How do coworking operating expenses affect a property's valuation?

Operating expenses directly reduce the Net Operating Income (NOI) of a coworking property. Since property valuation often uses the capitalization rate formula (Value = NOI / Cap Rate), higher operating expenses lead to a lower NOI, which in turn results in a lower property valuation. Efficient management and control of Opex are therefore crucial for maximizing a coworking space's market value.

What is a typical operating expense ratio for a coworking space?

The operating expense ratio for coworking spaces can vary significantly based on location, size, services offered, and occupancy levels. Generally, it can range from 40% to 70% of gross revenue. Spaces offering more amenities and higher levels of service, or those with lower occupancy, might have higher ratios.
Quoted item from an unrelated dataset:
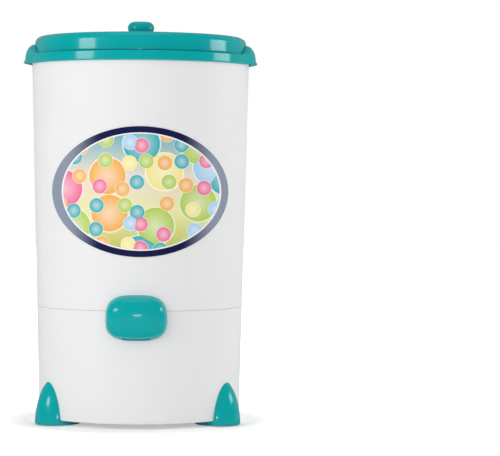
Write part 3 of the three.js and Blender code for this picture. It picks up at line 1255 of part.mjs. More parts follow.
addPiece('shaft', STEEL, mainShaft());
addPiece('brake_drum', STEEL, brakeDrum());
addPiece('rotor_core', STEEL, ring(shaftBore, STATOR_BORE - AIR_GAP, statorBottom - ROTOR_OVERHANG,
  statorTop + ROTOR_OVERHANG));
addPiece('lower_bearing', STEEL, ring(shaftBore, BEARING_RADIUS, lowBearingBottom,
  lowBearingBottom + BEARING_WIDTH - FIT_GAP));
addPiece('upper_bearing', STEEL, ring(shaftBore, BEARING_RADIUS, highBearingBottom, highBearingTop));
addPiece('motor_lower_housing', ALUMINIUM, motorLowerHousing());
addPiece('motor_upper_housing', ALUMINIUM, motorUpperHousing());
addPiece('stator_core', STEEL, ring(STATOR_BORE, MOTOR_RADIUS - MOTOR_WALL - FIT_GAP,
  statorBottom, statorTop));
addPiece('winding_lower', COPPER, ring(WINDING_INNER, WINDING_OUTER,
  statorBottom - FIT_GAP - WINDING_HEIGHT, statorBottom - FIT_GAP));
addPiece('winding_upper', COPPER, ring(WINDING_INNER, WINDING_OUTER,
  statorTop + FIT_GAP, statorTop + FIT_GAP + WINDING_HEIGHT));
addPiece('motor_plate', STEEL, motorPlate());
motorBoltAngles.forEach((angle, i) => addPiece(`motor_bolt_${i + 1}`, STEEL, motorBolt(angle)));
for (const [place, angle] of Object.entries(springAngles)) {
  addPiece(`suspension_spring_${place}`, STEEL, suspensionSpring(angle));
}
addPiece('shaft_seal', RUBBER, shaftSeal());
addPiece('brake_lever', STEEL, fromRight(brakeLever(), LINKAGE_ANGLE));
addPiece('brake_pad', RUBBER, fromRight(brakePad(), LINKAGE_ANGLE));
addPiece('brake_pivot', STEEL, fromRight(brakePivot(), LINKAGE_ANGLE));
addPiece('brake_cable', STEEL, fromRight(brakeCable(), LINKAGE_ANGLE));
addPiece('interlock_plunger', BLACK, fromRight(interlockPlunger(), LINKAGE_ANGLE));
addPiece('micro_switch', BLACK, fromRight(microSwitch(), LINKAGE_ANGLE));
addPiece('cable_duct', WHITE, fromRight(cableDuct(), LINKAGE_ANGLE));
addPiece('capacitor', ALUMINIUM, fromRight(capacitorCan(), CAPACITOR_ANGLE));
addPiece('capacitor_clip', STEEL, fromRight(capacitorClip(), CAPACITOR_ANGLE));
addPiece('cord_gland', BLACK, cordGland());
addPiece('terminal_block', WHITE, terminalBlock());

export default group;
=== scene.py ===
"""Looks of an upright laundry spin dryer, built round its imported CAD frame.

Blender works in metres, +Z up, with the front facing -Y. Sizes below are in millimetres, and a
mesh is brought to metres when it is finished.
"""

import json
from math import atan2, cos, degrees, hypot, pi, radians, sin, sqrt

import bmesh
import bpy
from mathutils import Matrix, Vector


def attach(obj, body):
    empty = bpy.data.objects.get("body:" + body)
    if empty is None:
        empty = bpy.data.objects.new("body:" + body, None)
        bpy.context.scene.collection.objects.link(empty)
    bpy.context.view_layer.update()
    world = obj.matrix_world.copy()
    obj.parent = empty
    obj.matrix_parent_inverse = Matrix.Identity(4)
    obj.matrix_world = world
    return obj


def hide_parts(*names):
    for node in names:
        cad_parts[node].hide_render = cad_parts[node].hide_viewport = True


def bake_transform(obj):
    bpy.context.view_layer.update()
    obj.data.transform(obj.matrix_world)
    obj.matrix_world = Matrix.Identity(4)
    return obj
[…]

It's essential for investors to benchmark against comparable properties in their specific market.

Can coworking operating expenses be reduced, and if so, how?

Yes, Opex can often be reduced through strategic management. Methods include negotiating better rates with utility providers and vendors (e.g., cleaning, internet), implementing energy-efficient technologies, optimizing staffing schedules based on demand, leveraging technology for automation (e.g., access control, booking systems), and carefully managing supplies and amenities to minimize waste. Regular review of contracts and service agreements is also key.

Are property taxes and insurance always considered coworking operating expenses?

Yes, property taxes and insurance are generally considered operating expenses for the property owner. If the coworking operator owns the building, these are direct Opex. If the operator leases the space under a triple net (NNN) lease, these costs are typically passed through as part of the lease agreement and are still treated as operating expenses for the coworking business. Under a gross lease, they would be covered by the landlord and not directly appear as an Opex for the tenant.